The project meant that once a week, I carved out time to be the person I actually am, albeit I was working in a different format. I've met people I wouldn't have met, which has been really rich, and it's put me back in touch with what I do. And what I do doesn't necessarily make vast money on this planet, it really doesn't. And while my tools are in storage, I’ve got my sketchbooks, I’ve got my paint brushes and I've got my dad's pencils. My dad was a graphic designer, and that really came through in this project. It's one of those things that’s suddenly there in front of you and you realise, whoa! Dad, I'm still using your pencils all these years down the line. I haven't sharpened them because you sharpened them, and it's a signature. It's all inside me. My creativity hasn't gone away.

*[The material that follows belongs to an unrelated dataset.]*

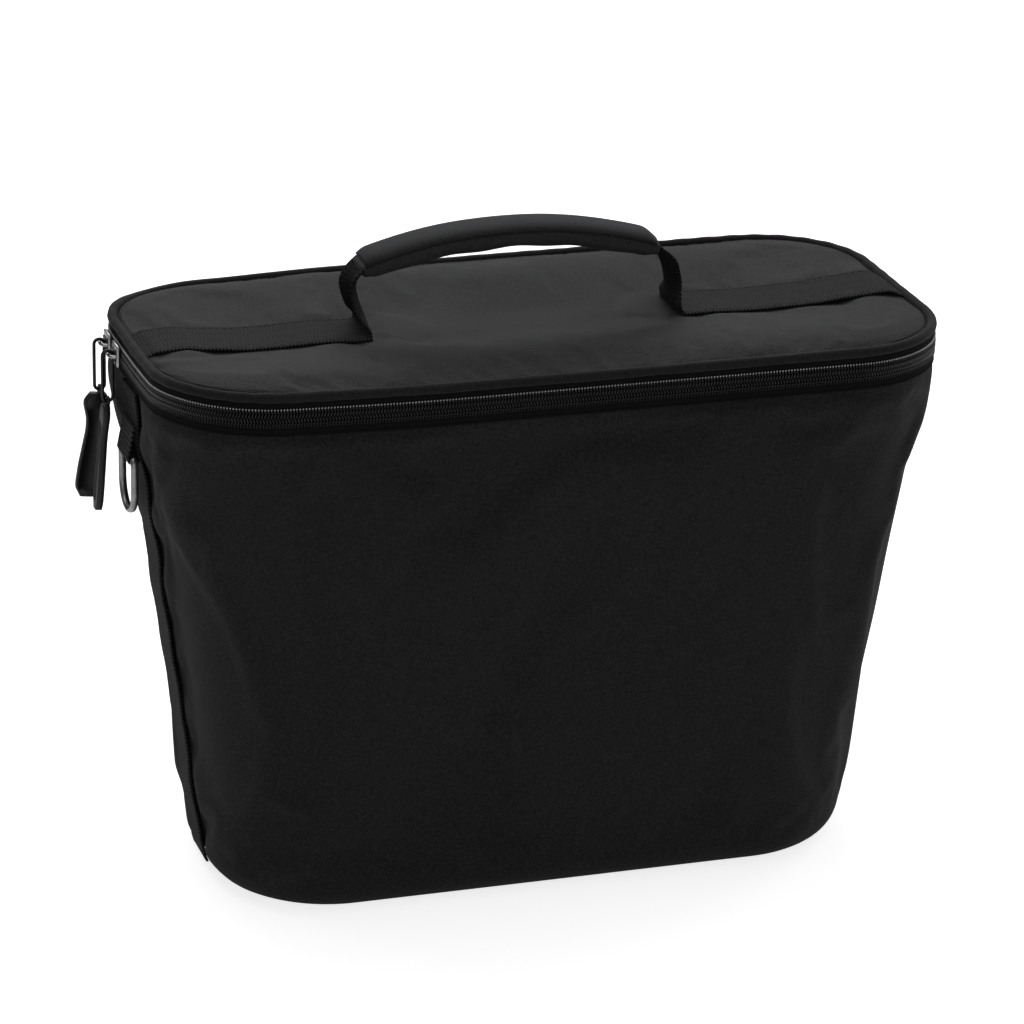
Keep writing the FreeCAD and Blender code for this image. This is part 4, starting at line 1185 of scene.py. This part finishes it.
def rounded_plate(name, centre, size, bevel):
    """A box with generously rounded edges, its corners drawn in."""
    work = bmesh.new()
    bmesh.ops.create_cube(work, size=1.0)
    for vert in work.verts:
        vert.co = Vector(vert.co[k] * size[k] for k in range(3)) + Vector(centre)
    mesh = bpy.data.meshes.new(name)
    work.to_mesh(mesh)
    work.free()
    obj = add_object(name, mesh)
    modifier = obj.modifiers.new("bevel", "BEVEL")
    modifier.width = bevel
    modifier.segments = 3
    mesh.polygons.foreach_set("use_smooth", [True] * len(mesh.polygons))
    return obj


def build_slider(word):
    """Front and back plates, a raised block on the front one and the bow that holds the ring."""
    low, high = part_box(f"{word}_slider")
    middle = (low + high) / 2
    body = f"{word}_slider_body"
    face = low.x + 4.2 * MM
    plate = rounded_plate(f"{word}_slider_plate", (face + 0.75 * MM, middle.y, middle.z),
                          (1.7 * MM, 11 * MM, 10.4 * MM), 0.8 * MM)
    back = rounded_plate(f"{word}_slider_back", (high.x - 0.5 * MM, middle.y, middle.z),
                         (0.9 * MM, 9 * MM, 9.6 * MM), 0.4 * MM)
    nose = rounded_plate(f"{word}_slider_nose", (face - 0.3 * MM, middle.y, middle.z),
                         (1.0 * MM, 7.6 * MM, 5.4 * MM), 0.45 * MM)
    turn = np.linspace(0, math.pi, 20)
    bow = np.stack([face - 3.1 * MM * np.sin(turn) ** 0.6, middle.y - 4.2 * MM * np.cos(turn),
                    np.full_like(turn, middle.z)], -1)
    bar = tube(f"{word}_slider_bow", bow, 0.8 * MM, sides=10)
    for piece, look in ((plate, "nickel"), (back, "gunmetal"), (nose, "gunmetal"), (bar, "nickel")):
        assign(piece, look, body, "slider_metal")
    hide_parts(f"{word}_slider")


def build_pull_ring(word):
    """Long wire ring with round ends."""
    low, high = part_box(f"{word}_pull_ring")
    radius = 0.8 * MM
    reach = (high.x - low.x) / 2 - radius
    x, y = (low.x + high.x) / 2, (low.y + high.y) / 2
    top, bottom = high.z - radius - reach, low.z + radius + reach
    turn = np.linspace(0, math.pi, 14)
    path = np.concatenate([
        np.stack([x + reach * np.cos(turn), np.full_like(turn, y), top + reach * np.sin(turn)], -1),
        np.stack([x - reach * np.cos(turn), np.full_like(turn, y), bottom - reach * np.sin(turn)], -1)])
    ring = tube(f"{word}_pull_wire", path, radius, closed=True, sides=12)
    assign(ring, "gunmetal", f"{word}_ring_body", "wire_metal", f"{word}_pull_ring")


def tab_outline():
    """Half widths down the tab: eye end, shoulders, waist, then the long flared grip."""
    down = np.array([1.8, 3.0, 5.0, 8.5, 14.0, 20.0, 29.0, 38.0, 48.0, 51.5, 53.0]) * MM
    wide = np.array([2.8, 5.2, 6.6, 6.2, 4.2, 3.8, 4.7, 5.6, 6.0, 5.0, 2.4]) * MM
    at = np.linspace(down[0], down[-1], 46)
    return at, np.interp(at, down, wide)


def build_tab(word, twisted):
    """Moulded tab with a raised border and sunk faces; the front one is slim, to clear the D-ring."""
    low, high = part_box(f"{word}_pull_tab")
    ring_low, ring_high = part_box(f"{word}_pull_ring")
    hang = Vector(((ring_low.x + ring_high.x) / 2, (low.y + high.y) / 2, ring_low.z + 0.8 * MM))
    lean = math.radians(7.0 if twisted else 5.0)
    down, wide = tab_outline()
    wide = np.convolve(np.pad(wide, 2, mode="edge"), np.ones(5) / 5, "valid")
    wide = wide if twisted else wide * FRONT_TAB_SHARE
    half_thick = 1.7 * MM
    border = 1.25 * MM
    sink = 0.75 * MM
    # The rim from its side in to the sunk face: (inward step in mm, share of the half thickness)
    rim = [(0, 0.55), (0.35, 0.95), (0.8, 1.0), (border / MM, 0.92)]
    sunk_at = border / MM + 0.35
    section = [(-1, 0, -0.55)] + [(-1, step, level) for step, level in rim]
    section += [(-1, sunk_at, None), (0, 0, None), (1, sunk_at, None)]
    section += [(1, step, level) for step, level in reversed(rim)]
    section += [(1, step, -level) for step, level in rim] + [(1, sunk_at, "low"), (0, 0, "low")]
    section += [(-1, sunk_at, "low")] + [(-1, step, -level) for step, level in reversed(rim[1:])]
    open_share = smoothstep(8 * MM, 13 * MM, down) * (1 - smoothstep(47.5 * MM, 50 * MM, down))
    rows = []
    for k in range(len(down)):
        row = []
        for sign, step, level in section:
            across = sign * max(wide[k] - step * MM, 0.12 * wide[k]) if sign else 0.0
            sunk = half_thick - sink * open_share[k]
            if level is None:
                height = sunk
            elif level == "low":
                height = -sunk
            else:
                height = level * half_thick
            row.append((across, height, -down[k]))
        rows.append(row)
    across, through, down = np.moveaxis(np.array(rows), -1, 0)
    if twisted:
        points = np.stack([across - 0.6 * MM, through, down], -1)
    else:
        points = np.stack([through - 0.9 * MM, across, down], -1)
    rotation = np.array(Matrix.Rotation(lean, 3, "Y"))
    place = np.array(hang)
    moved = points @ rotation.T + place
    tab = grid_mesh(f"{word}_tab_moulding", moved, closed_u=True)
    cap_ends(tab, moved.shape[0], moved.shape[1])
    assign(tab, "tab", f"{word}_tab_body", "tab_plastic", f"{word}_pull_tab")
    turn = np.linspace(0, 2 * math.pi, 24, endpoint=False)
    eye_line = np.stack([0 * turn, 1.85 * MM * np.cos(turn), 1.85 * MM * np.sin(turn)], -1)
    eye = tube(f"{word}_tab_eye", eye_line @ rotation.T + place, 0.72 * MM, closed=True)
    assign(eye, "tab_dark", f"{word}_tab_body", "tab_plastic")


for slider in ("front", "rear"):
    build_slider(slider)
    build_pull_ring(slider)
build_tab("front", twisted=False)
build_tab("rear", twisted=True)

# The zip's end stops keep their CAD shape
for name in ("zip_stop_left", "zip_stop_right"):
    dress(frame["nodes"][name], "tab_dark")

# Settling: the soft bag's left end twists a little ---


def settle():
    """Raises the front and lowers the back of the left end, on soft pieces only."""
    kept = ("slider", "pull_wire", "tab_", "d_ring", "ring_loop", "zip_stop")
    for obj in list(bpy.context.scene.objects):
        if obj.type != "MESH" or obj.name in frame["nodes"] or any(word in obj.name for word in kept):
            continue
        count = len(obj.data.vertices)
        flat = np.zeros(count * 3, np.float32)
        obj.data.vertices.foreach_get("co", flat)
        points = flat.reshape(-1, 3)
        x, y, z = points[:, 0], points[:, 1], points[:, 2]
        near_left = smoothstep(60 * MM, 175 * MM, -x)
        high = smoothstep(120 * MM, 245 * MM, z)
        lift = 2.2 * MM * smoothstep(0.0, 70 * MM, -y) - 2.4 * MM * smoothstep(56 * MM, 88 * MM, y)
        points[:, 2] = z + near_left * high * lift
        obj.data.vertices.foreach_set("co", points.astype(np.float32).ravel())
        obj.data.update()


settle()

# Stage ---


def build_stage():
    """White paper floor, just below the base."""
    mesh = bpy.data.meshes.new("floor")
    reach = 8.0
    corners = [(-reach, -reach, 0), (reach, -reach, 0), (reach, reach, 0), (-reach, reach, 0)]
    mesh.from_pydata(corners, [], [(0, 1, 2, 3)])
    floor = add_object("floor", mesh)
    floor.location.z = -0.2 * MM
    tree, shader = start_material("paper", (0.86, 0.86, 0.86), 0.9)
    shader.inputs["Emission Color"].default_value = (1, 1, 1, 1)
    path = tree.nodes.new("ShaderNodeLightPath")
    glow = math_node(tree, "MULTIPLY_ADD", path.outputs["Is Camera Ray"], 0.62, 0.16)
    tree.links.new(glow, shader.inputs["Emission Strength"])
    coordinates = tree.nodes.new("ShaderNodeTexCoord")
    tint(tree, shader, (0.86, 0.86, 0.86), noise_value(tree, coordinates, 0.3), 0.99, 1.01)
    dress(floor, "paper")


def area_light(name, place, target, size, power, size_y=None):
    light = bpy.data.lights.new(name, "AREA")
    light.energy = power
    light.shape = "RECTANGLE"
    light.size = size
    light.size_y = size_y or size
    obj = add_object(name, light)
    obj.location = place
    obj.rotation_euler = (Vector(target) - Vector(place)).to_track_quat("-Z", "Y").to_euler()


def build_light():
    """White surroundings, dimmer on the left, and four soft boxes."""
    world = bpy.data.worlds.new("studio")
    bpy.context.scene.world = world
    world.use_nodes = True
    tree = world.node_tree
    background = tree.nodes["Background"]
    path = tree.nodes.new("ShaderNodeLightPath")
    direction = tree.nodes.new("ShaderNodeTexCoord")
    split = tree.nodes.new("ShaderNodeSeparateXYZ")
    tree.links.new(direction.outputs["Generated"], split.inputs[0])
    fill = math_node(tree, "MULTIPLY_ADD", split.outputs[0], 0.11, 0.19)
    strength = math_node(tree, "ADD", path.outputs["Is Camera Ray"], fill)
    tree.links.new(strength, background.inputs["Strength"])
    background.inputs["Color"].default_value = (1, 1, 1, 1)
    centre = (0, 0, 0.15)
    area_light("top_box", (-0.15, 0.35, 1.5), centre, 1.3, 7)
    area_light("back_box", (0.1, 1.5, 1.15), centre, 1.6, 6.5, 0.45)
    area_light("front_left", (-0.7, -1.7, 0.8), centre, 1.0, 2.3)
    area_light("back_right", (1.3, 0.7, 0.9), centre, 0.6, 2.5)


def build_camera():
    """Long lens from the front left, slightly above."""
    azimuth, elevation, roll = (math.radians(a) for a in (-17.8, 20.85, 1.166))
    distance = 2.28945
    aim_right, aim_up = -3.417 * MM, 153.227 * MM
    back = Vector((math.sin(azimuth) * math.cos(elevation), -math.cos(azimuth) * math.cos(elevation),
                   math.sin(elevation)))
    right = Vector((math.cos(azimuth), math.sin(azimuth), 0))
    up = back.cross(right)
    camera_data = bpy.data.cameras.new("camera")
    camera_data.sensor_width = 36
    camera_data.lens = 164.3537
    camera = add_object("camera", camera_data)
    turned_right = right * math.cos(roll) + up * math.sin(roll)
    turned_up = up * math.cos(roll) - right * math.sin(roll)
    place = back * distance + right * aim_right + up * aim_up
    camera.matrix_world = Matrix((
        (turned_right.x, turned_up.x, back.x, place.x),
        (turned_right.y, turned_up.y, back.y, place.y),
        (turned_right.z, turned_up.z, back.z, place.z),
        (0, 0, 0, 1)))
    bpy.context.scene.camera = camera


build_stage()
build_light()
build_camera()
bpy.context.scene.view_settings.view_transform = "Standard"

I saw an old friend of mine last night, she's the one that first brought me to Crisis. We were talking about this project and she said, you got to get your work out there again. But I've realised that actually you can't all sustain a 'career', not an artistic career, not unless you've got vast amounts of money behind you and you're not worried about anything. This is actually about living, and my work is about living, it's about people, so it'll come. But this project's really helped me on my way with that because it's made me think an awful lot about what's been before and about what's coming next. We don't know what's coming up, none of us do, so it's actually a reverse of what we say. It’s about looking to the trees, not the forest. The rawness of the position I'm in means I’m not looking to the past with nostalgia, but looking to realise what I've done in my life, and to hold it with me, not hold it as in control it, far from it, but to know that I’m the person I am through all I've done.